Hazardous Waste Disposal Procedures

February 2010

Introduction to Waste Disposal

Most wastes generated in the laboratories and shops located on campus are prohibited from disposal in the regular trash or down the drain. Many of these wastes are regulated under the federal Resource Conservation and Recovery Act (RCRA).

The term hazardous waste is defined under RCRA as solids, liquids, and gases that exhibit certain characteristics or are specifically listed in the rules. Hazardous waste is regulated under a “cradle to grave” concept, meaning that the waste is tracked via written records from the time it becomes a waste, and that ownership remains with the generator forever. Therefore, the best method to reduce the risk of future remediation costs is to reduce the amount of hazardous waste generated. It is essential to consider the amounts and types of wastes that will be generated when a project is in the proposal stage in order to ensure that a disposal method exists that is both legal and affordable—and to minimize the amount of waste generated. Every person responsible for the generation of waste at Michigan Tech must understand the proper disposal procedures and the requirements of the Michigan hazardous waste rules under RCRA.

Rules for Hazardous Waste Accumulation

  • A generator must perform a “waste determination” to see if a waste is regulated under RCRA. That determination can be based on the generator’s knowledge of the waste composition or through chemical analysis if the composition is unknown. The waste determination must be made no later than the moment a substance becomes a waste. Documentation supporting this waste determination must be kept on file for three years.
  • Hazardous waste must be accumulated and stored at the point of generation until removed by Occupational Safety and Health Services (OSHS) and must be:
    • Collected in a container that is compatible with its contents under all conditions that it might be subjected to during accumulation, storage, and shipment.
    • Kept tightly sealed except when adding waste to the container.
    • Handled only by personnel trained in the requirements of these hazardous waste rules.
    • Removed from the accumulation area within three days if the quantity of any one waste exceeds fifty-five gallons. (From a safety perspective, no more than five gallons should be accumulated in a laboratory or shop.)
    • Labeled with the words “hazardous waste,” the waste identification number (see below), the accumulation start date, and a chemical description.

Hazardous Waste Determination

Waste determination involves comparing the characteristics and composition of the waste to the descriptions and tables contained in the hazardous waste rules.
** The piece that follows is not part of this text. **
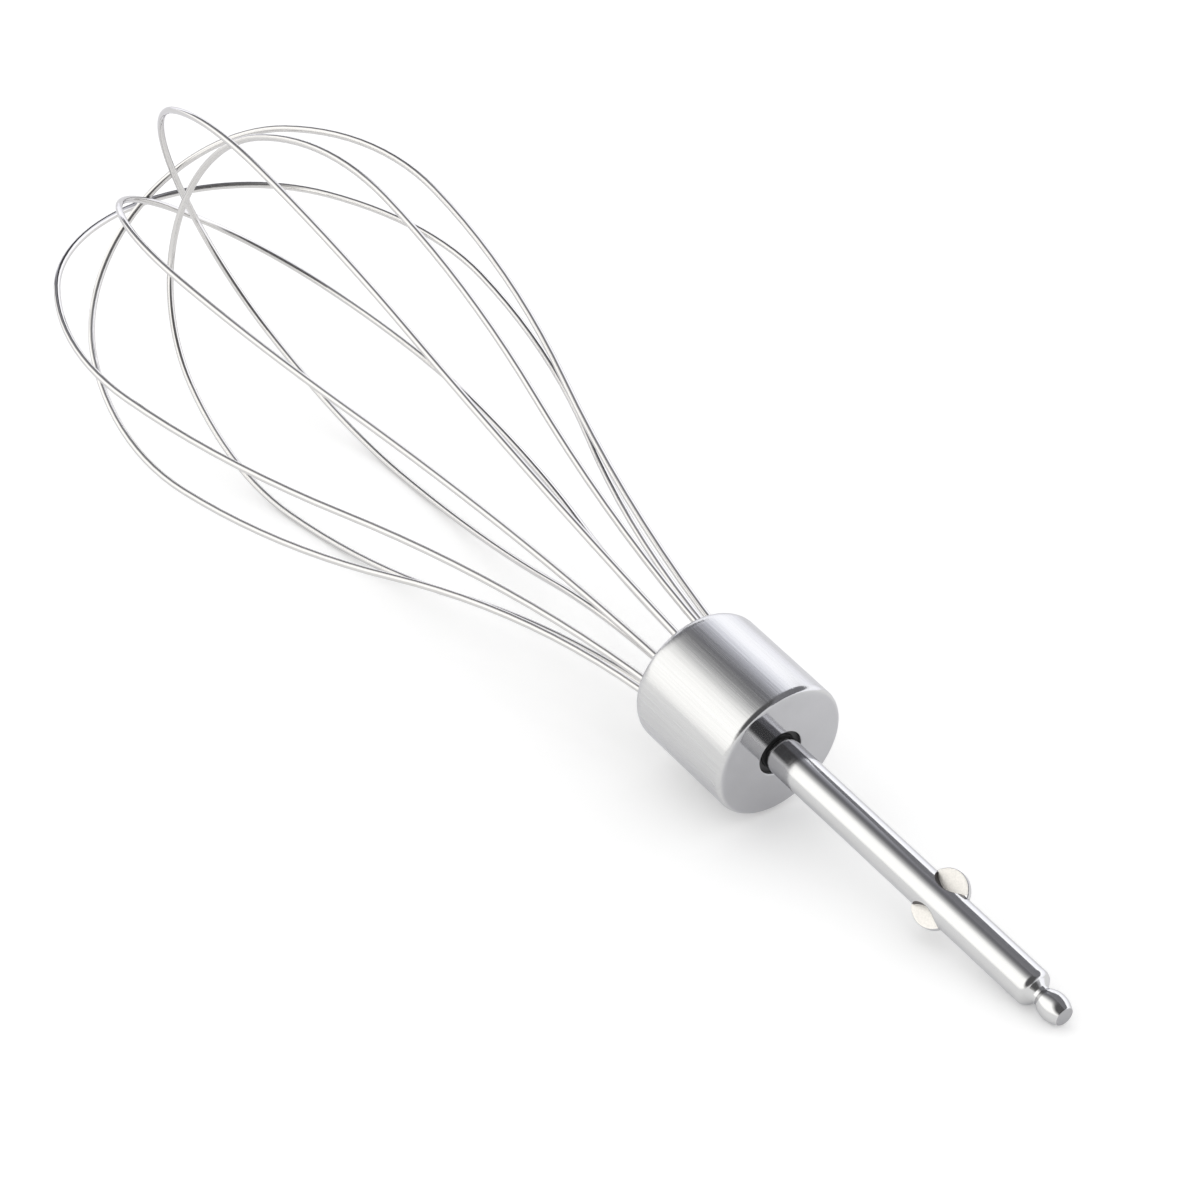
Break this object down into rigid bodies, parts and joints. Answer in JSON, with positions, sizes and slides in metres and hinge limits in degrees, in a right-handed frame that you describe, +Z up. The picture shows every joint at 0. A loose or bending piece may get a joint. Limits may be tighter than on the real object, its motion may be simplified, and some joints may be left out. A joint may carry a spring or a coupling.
{
  "type": "mixer whisk attachment",
  "caption": "Balloon whisk attachment for a hand mixer: steel wire loops in a drawn steel cap, with a winged drive shaft and snap groove.",
  "frame": {"origin": "on the table under the middle of the whisk as it lies", "axes": "+X along the lying whisk from the shaft's tip to the wires, +Y to its side, +Z up"},
  "size_m": [0.294, 0.0834, 0.0759],
  "materials": {
    "polished_steel": "polished",
    "satin_steel": "satin",
    "black_plastic": "matte",
    "spring_steel": "satin",
    "bright_wire": "polished"
  },
  "bodies": {
    "root": {"shaft": "polished_steel", "cap": "satin_steel", "wire_holder": "black_plastic", "retaining_clip": "spring_steel", "wire_loop_1": "bright_wire", "wire_loop_2": "bright_wire", "wire_loop_3": "bright_wire", "wire_loop_4": "bright_wire", "wire_loop_5": "bright_wire"}
  },
  "joints": []
}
The basic process involves answering the following questions:

Is the waste specifically listed in any of the tables (see Waste Descriptions)?

Does the waste meet the definition of ignitability (see Waste Descriptions)?

Does the waste meet the definition of corrosivity (see Waste Descriptions)?

Does the waste meet the definition of reactivity (see Waste Descriptions)?

Does the waste meet the definition of toxicity (see Waste Descriptions)?

If the answer to any of these questions is yes, the waste is regulated and the rules in 2 (a-e), above, apply. If the answer to all of the questions is no, the rules in 2 (a-e) apply except that the words “hazardous waste” and the waste identification number may be omitted from the label.